Lothar Matthäus: „Wir haben alle abgehängt“
AZ: Herr Matthäus, drei Siege aus vier Spielen von Bayern und Dortmund gegen Real Madrid und Barcelona, mal eben 11:3-Tore. Ottmar Hitzfeld sieht eine „Wachablösung“ des deutschen über den spanischen Fußball. Zu früh?
LOTHAR MATTHÄUS: Nein. Der deutsche Fußball steht in Europa an der Spitze – nicht erst seit dieser Woche. Die Halbfinal-Erfolge waren eine Bestätigung der Klasse. Man hat sich Schritt für Schritt nach oben gearbeitet – und gespielt. Erst die Italiener, dann die Engländer, nun die Spanier verdrängt. Wir haben alle abgehängt. Man ist dran, Spanien längerfristig als Nummer eins abzulösen. Diese Entwicklung war vorhersehbar.
Inwiefern?
Mir war klar, dass sich die Machtverhältnisse vor allem auf wirtschaftlichem Gebiet regulieren würden und zu Gunsten der Bundesliga einpendeln. Da ist zum großen Teil stets vernünftig gewirtschaftet worden – das zahlt sich aus. Die Liga ist gesund.
Profitiert man immer noch von der WM 2006?
Klar. Dem Fan wird etwas geboten, der Service in den Arenen ist top. Da beneidet man uns in Italien und Spanien. Ich komme viel rum, werde oft auf die Bundesliga angesprochen. Es kommt nicht von ungefähr, dass in den letzten Jahren Top-Stars wie Ribéry, Toni, Robben, Raul, Huntelaar oder Martínez nach Deutschland gewechselt sind.
Bayerns Präsident Uli Hoeneß beklagte vor kurzem, dass es spanische Verhältnisse geben könnte in der Bundesliga – mit nur zwei dominierenden Vereinen.

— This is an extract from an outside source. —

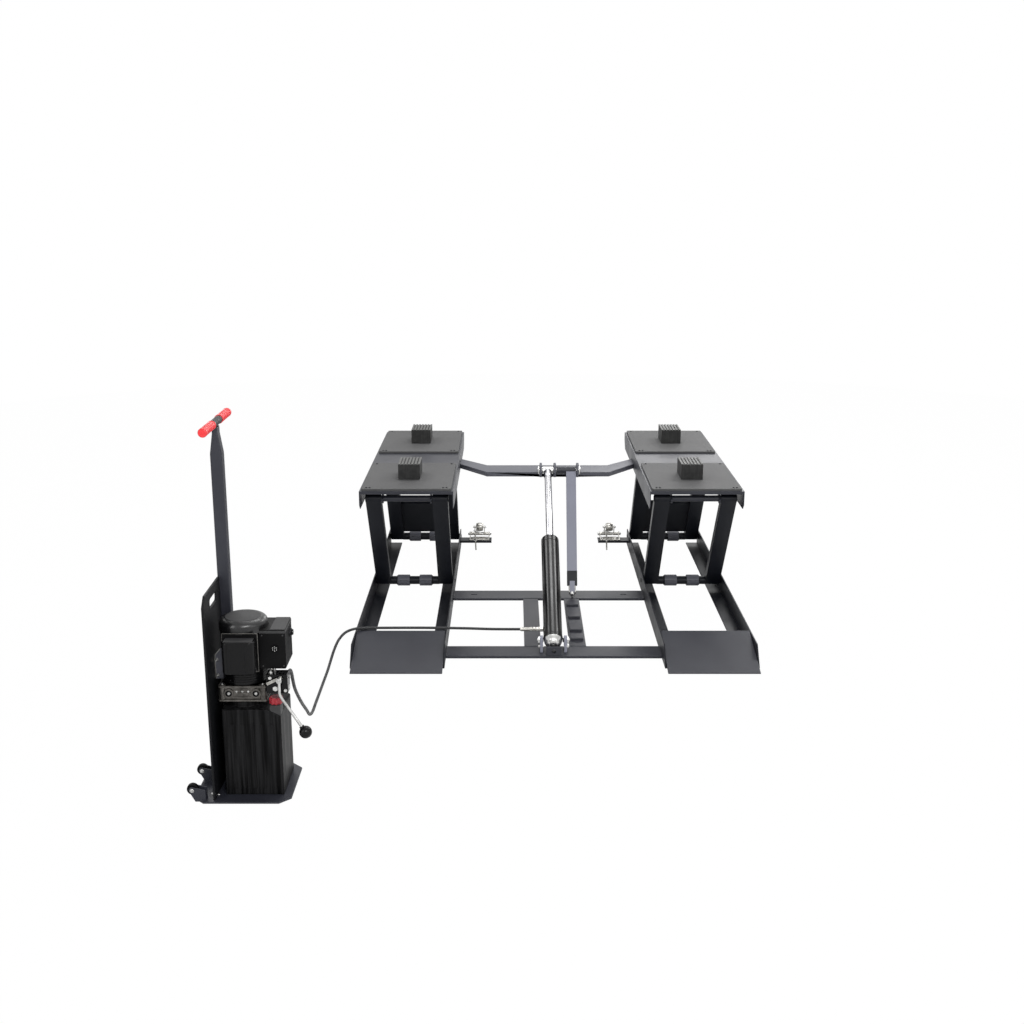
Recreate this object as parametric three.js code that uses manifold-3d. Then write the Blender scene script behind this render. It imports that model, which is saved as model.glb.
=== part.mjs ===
// Portable low-rise car lift: two decks on parallel leg frames, one hydraulic cylinder between
// them, a lock leg over a ladder plate, and a power unit on its own small cart, joined by a hose.
// Millimetres, +Z up, +Y towards the rear of the lift. The origin is on the floor, on the lift's
// centreline, under the middle of the mid cross member.
import * as THREE from 'three';
import { mergeVertices } from 'three/addons/utils/BufferGeometryUtils.js';
import Module from 'manifold-3d';

const wasm = await Module();
wasm.setup();

// General clearances
const seatGap = 0.3;
const boreGap = 0.6;
const overrun = 4;
const motorSteps = 36;
const roundSteps = 20;
const smallSteps = 12;

// Base frames: two angle rails a side, joined by the shafts that the leg frames turn on
const baseOuterX = 895;
const baseInnerX = 481;
const railHeight = 88;
const railFlange = 69;
const railWall = 6;
const railFrontY = -982;
const railRearY = 970;
const railNose = 70;
const shaftZ = 55;
const shaftRadius = 15;
const frontShaftY = 105;
const rearShaftY = 934;

// Ramps
const rampFrontY = -1045;
const rampRearY = -746;
const rampSheet = 5;
const rampHeight = 90;
const rampLip = 16;
const rampSideGap = 1;

// Cross members, tie plate and ladder plate, all flat bars on the floor
const memberThick = 12;
const frontMemberY = -799.5;
const memberDepth = 125;
const memberSlotX = 380;
const memberSlotLength = 30;
const memberSlotWidth = 9;
const tiePlateX = -92.5;
const ladderX = 112.5;
const plateWidth = 76;
const ladderBlockWidth = 58;
const ladderBlockThick = 12;
const ladderBlockFrontYs = [-189, -368, -548, -667];
const ladderBlockRearYs = [-133.5, -235.5, -418, -602];
const ladderBlockBevel = 4;

// Cylinder, from its base trunnion to the top pin
const cylinderX = -2;
const basePinY = -788;
const basePinZ = 60;
const topPinFromPivot = 532;
const topPinHeight = 16;
const topPinRadius = 12.5;
const tubeRadius = 42.5;
const tubeBoreRadius = 35.5;
const tubeLength = 650;
const tubeBaseWall = 50;
const domeRadius = 41;
const glandLength = 34;
const rodRadius = 18;
const pistonRadius = 34;
const pistonLength = 40;
const pistonSeat = 20;
const eyeRadius = 19;
const eyeHalfWidth = 28;
const baseEarThick = 12;
const baseEarInnerX = 48;
const baseEarRadius = 20;
const baseEarFootHalf = 32;
const trunnionRadius = 10;
const trunnionHead = 16;
const trunnionHeadThick = 9;

// Tow socket in front of the cylinder
const towHalfWidth = 34;
const towFrontY = -861;
const towRearY = -838;
const towFrontTopZ = 55;
const towRearTopZ = 38;
const towHoleRadius = 10;
const towHoleZ = 33;

// Leg frames
const legLength = 660;
const legAngle = 54;
const legWidth = 74;
const legDepth = 40;
const legSideGap = 5;
const knuckleRadius = 25;
const knuckleLength = 65;
const knuckleInset = 34;
const sleeveRadius = 21;
const panelSheet = 4;
const panelStart = 45;
const panelEnd = 310;
const panelFlange = 28;

// Decks
const deckInnerX = 462.5;
const deckOuterX = 906;
const deckSheet = 4;
const deckAbovePivot = 56;
const deckNoseLength = 90;
const deckLength = 1423;
const skirtDepth = 90;
const skirtCornerCut = 45;
const lipDepth = 15;
const hangerThick = 8;
const hangerGap = 3;
const hangerRadius = 24;
const hangerTopHalf = 45;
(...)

Ich denke, dass nicht nur Bayern und Dortmund in den nächsten Jahren in der europäischen Spitze überzeugen können. Auch Leverkusen, Schalke und der Hamburger SV, falls man sich stabilisiert, könnten in Champions League und Europa League eine gute Rolle spielen. Allem liegt die gute Jugendarbeit zugrunde. Man gewann die U19-EM 2008, die U17-EM 2009, dann den Titel bei der U21-EM 2009 mit Neuer, Hummels, Boateng, Özil und Khedira.
Im Juni will die U21-Auswahl von Trainer Adrion den Titel in Israel holen.
Nach dem Desaster bei der WM 1998 und der EM 2000 hat man erkannt, dass man im Nachwuchsbereich einiges verändern, sich neu aufstellen muss. Da hatten die Franzosen, die Spanier vorbildhaft gearbeitet. Das Resultat der hervorragenden deutschen Nachwuchsarbeit sind nun Spieler wie Müller, Badstuber, Götze, Reus.
Lahm und Schweinsteiger sind seit knapp zehn Jahren Nationalspieler. Ist Ihre Generation endlich dran mit einem ganz großen Titel?
Der letzte Schritt, der große internationale Titel, ob es die Champions League ist oder eine EM oder WM, das fehlt noch. Der Hunger ist da, der Antrieb auch. Klappt es, würde es die Spieler noch besser, weil sicherer machen.
Wer hat im deutschen Finale am 25. Mai Vorteile?
Die Bayern. Sie haben sich gegen Juventus Turin und Barcelona souveräner durchgesetzt als der BVB gegen Malaga und Madrid. Bayern ist breiter aufgestellt, hat den besseren Kader, die besser besetzte Bank. Doch die psychologische Komponente ist: Wer hat mehr zu verlieren? Wenn die Bayern wieder den Champions-League-Titel im Finale verlieren, dann zum dritten Mal in vier Jahren. In diesem Fall wären Meisterschaft und der eventuelle Pokalsieg kein Trost. Die Enttäuschung dafür riesengroß.